Ms. McCabe took a five-year hiatus from her own music career in
1991 when she began to oversee the Sacred in the Arts program at
the Cathedral of St. John the Divine in Manhattan, along with helping
to plan the 1994 Women of Vision Leadership Conference in Washington
and producing a benefit concert for the International Campaign for
Tibet. ''That was, in a way, an art form, too -- producing artistic
events that were also political in nature,'' Ms. McCabe said. ''I
felt my mission was to raise the level of consciousness, or change
it.''
Even though she enjoyed producing artistic events and political
conferences, Ms. McCabe decided in 1994 to record ''Heroes and Heroines,''
renting studio time with her savings and self-producing the recording
sessions, which featured members of Phoenix Rising and other prominent
professional musicians. Last summer the recording was completed,
and a privately pressed CD of ''Heroes and Heroines'' was released
in September.
Jai Bria, a well-traveled musician who has played lead guitar in
Phoenix Rising for more than two years, said: ''Maryellen is really
an artist, a storyteller. She really has a contribution to make,
and we all believe in what she's doing.''
Tom Charlap, the group's bassist, said that Ms. McCabe ''believes
that if you hold up something good to people you may inspire them
to do better in their lives.'' He added, ''That's why I'm here.''
The current lineup of Phoenix Rising includes Peter Lewy on cello,
Pete Wilson on drums and, not-so-coincidentally, the catalyst of
the Riverfolk Coffeehouse, Mark Jacoby on acoustic guitar. Of her
band members, Ms. McCabe said: ''I'm grateful to work with them.

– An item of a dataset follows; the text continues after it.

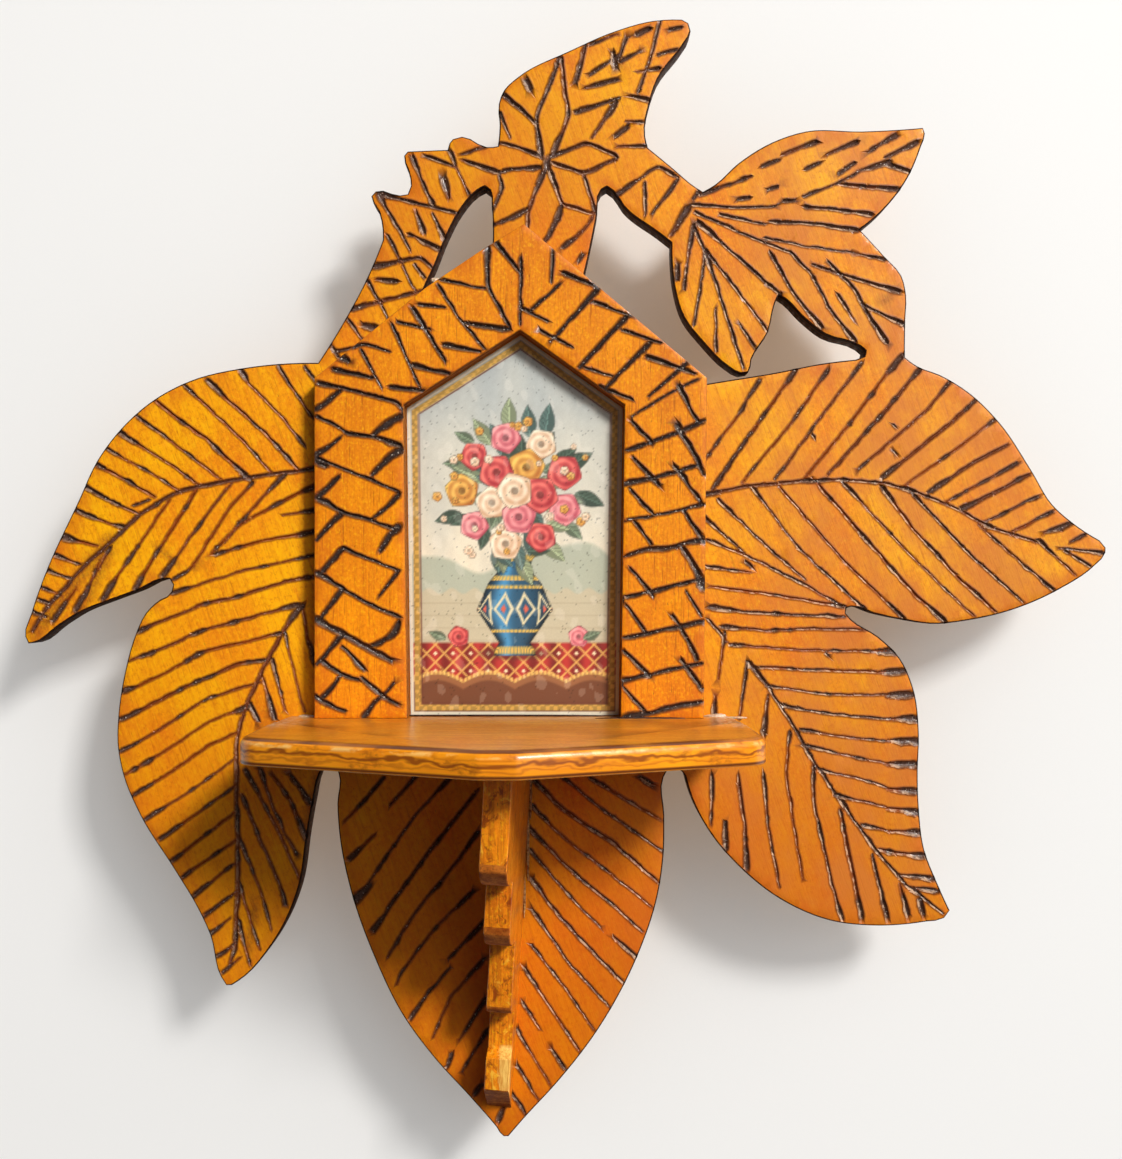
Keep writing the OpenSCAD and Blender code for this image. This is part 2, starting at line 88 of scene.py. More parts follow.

They don't have to be working with me --they could be paid a lot
more elsewhere, and I don't take that for granted.''
With long, brown hair and wearing a chamois morning jacket over
a white ruffled blouse and jeans, Ms. McCabe looked like a folk-rock
singer and at times her style was reminiscent of Grace Slick and
Patti Smith. ''There is a destiny to help humanity,'' she sang,
and later, ''Love must guide the mind on its way.''
Between the stage and tables holding urns of coffee, Mary Berke,
tall and dark haired, interpreted the songs in sign language and
dance movements. Children danced together by the side of the stage
to the delight of Mr. Jacoby, who said he hoped the monthly gatherings
would make the coffeehouse ''a place for people in the Hudson Valley
to hear contemporary songwriters and independent artists in a place
that's family friendly.''
After an intermission, Ms. McCabe handed out sheets of lyrics and
led the audience in a sing-along. ''This is the kind of community
event we need,'' said Judith Seixas, a septuagenarian from Hastings.
''It's refreshing to see a community trying to make this a good
place to raise children.''
Appearing at the coffeehouse on Friday at 8 P.M. in the last show
of the season is the Dirty Folk Revolution, consisting of Fred Gillen
Jr. and Chris Black, with a special guest, Katherine Pritchard.